Nachruf an eine „unbekannte Südmährerin“
N.N., geborene N. kam 1916 in Pratsch/Kreis Znaim in Südmähren auf die Welt. Sie wuchs in einer bäuerlich geprägten Familie und Dorfgemeinschaft auf, was sie bis zu ihrem Ende schätzte und in gutem Angedenken bewahrte.
Aus der im Jahre 1933 mit dem Sattler N.N. geschlossenen Ehe gingen vier Kinder hervor. Das junge Familienglück wurde aber durch Krieg und Vertreibung je unterbrochen: Während N.N. in Krieg und Gefangenschaft noch um sein Überleben kämpfte, mußte seine Frau Enteignung, Flucht und Vertreibung mit ihren kleinen Kindern ertragen, ohne jemals einem Menschen Leid zugefügt zu haben. Und das alles aufgrund der verbrecherischen Beneš-Dekrete, die bis heute Gültigkeit haben.
Die Flucht nach Österreich war schwierig und gefährlich, doch fand die Familie N. schließlich in Hollabrunn ein neues Zuhause und wurde von den ortsansässigen Familien gut aufgenommen. Nach wenigen Jahren starb N.N. und so stand seine Frau wieder alleine da.

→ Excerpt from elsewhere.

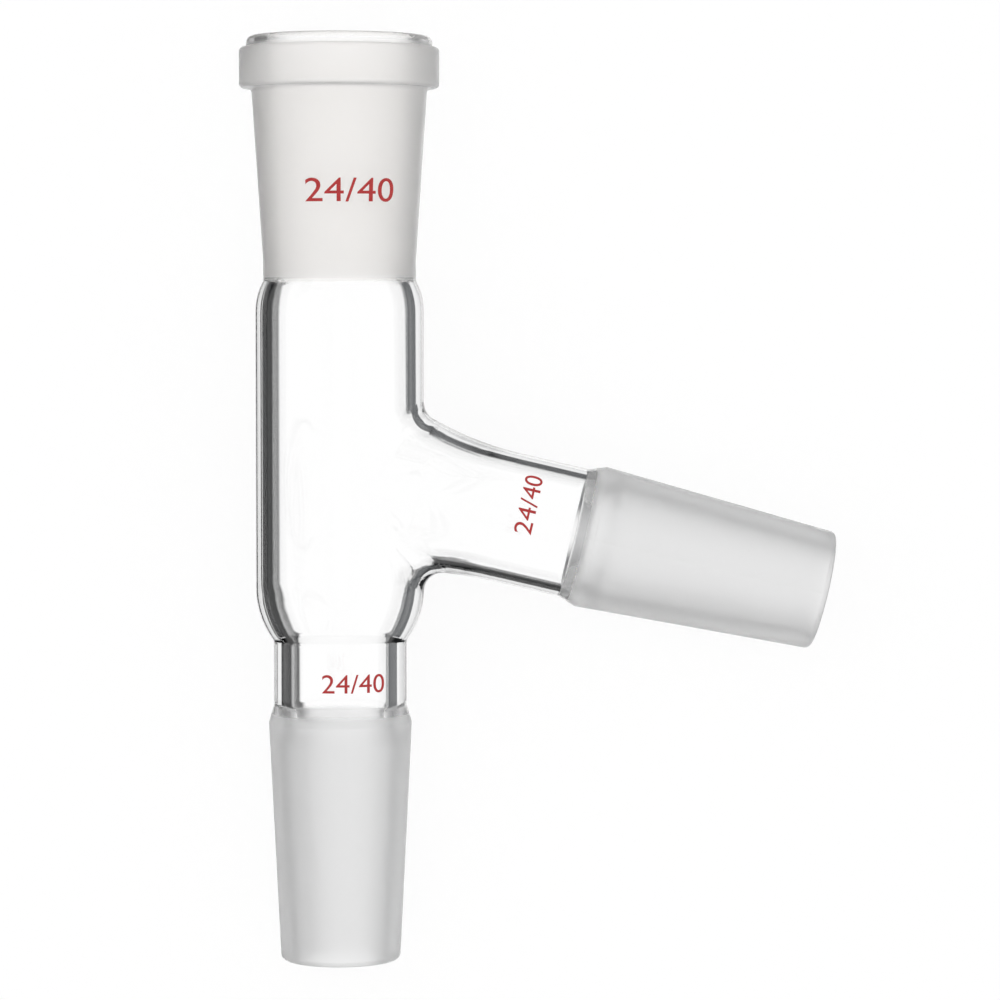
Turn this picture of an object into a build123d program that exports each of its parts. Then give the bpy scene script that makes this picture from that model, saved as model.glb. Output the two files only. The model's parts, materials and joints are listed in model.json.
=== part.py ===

Anfang der 50er Jahre übersiedelte Familie N. nach Mödling, wo mittlerweile ein Großteil ihrer elterlichen Familie N. wohnte. Im gemeinsamen Haus in der Badstraße kümmerte sie sich um Haushalt und Garten, pflegte ihren Vater und zwei ihrer Geschwister bis zu deren Ende.
Daneben war sie sich für keine Arbeit zu schade: Vom Verkauf von Blumen und Obst, über Arbeiten in den Mödlinger Weingärten bis hin zu Reinigungs- und Zuträgerdiensten für die stets wachsende Zahl ihrer Mödlinger Bekannten – sie erfreute sich vor allem am Kontakt mit Menschen.
Bis ins hohe Alter war N.N. mit dem Fahrrad unterwegs und besuchte Bekannte und Familienmitglieder in der Umgebung. Auch zu entfernten Verwandten und Freunden aus ihrer alten Heimat hielt sie bis in ihre letzten Tage brieflich und telefonisch Kontakt.
Noch 2014 besuchte sie ihren bei München lebenden Bruder, auch der Besuch von sudetendeutschen Veranstaltungen und Vertriebenentreffen standen bis in die letzten Jahre immer wieder auf dem Programm.
Natürlich freute sich N.N. auch immer über Besuch, der niemals hungrig nach Hause gehen durfte. Bis zuletzt versammelten sich bei ihr zu den Weihnachtsfeiertagen Kinder, Schwiegerkinder, Enkel, Nichten und Neffen zur meist sehr üppigen Jause.
Für ihre Familie war sie immer da und unterstützte diese tatkräftig, sie selbst übte sich in Bescheidenheit: Die Schönheit des Morgenrots, die ersten Schneeglöckchen, die zarten Blütenknospen der Ziermandel, der Gesang einer Amsel im Garten – all das bereitete ihr bis zuletzt Freude.
Im März 2015 schloss N.N. für immer die Augen.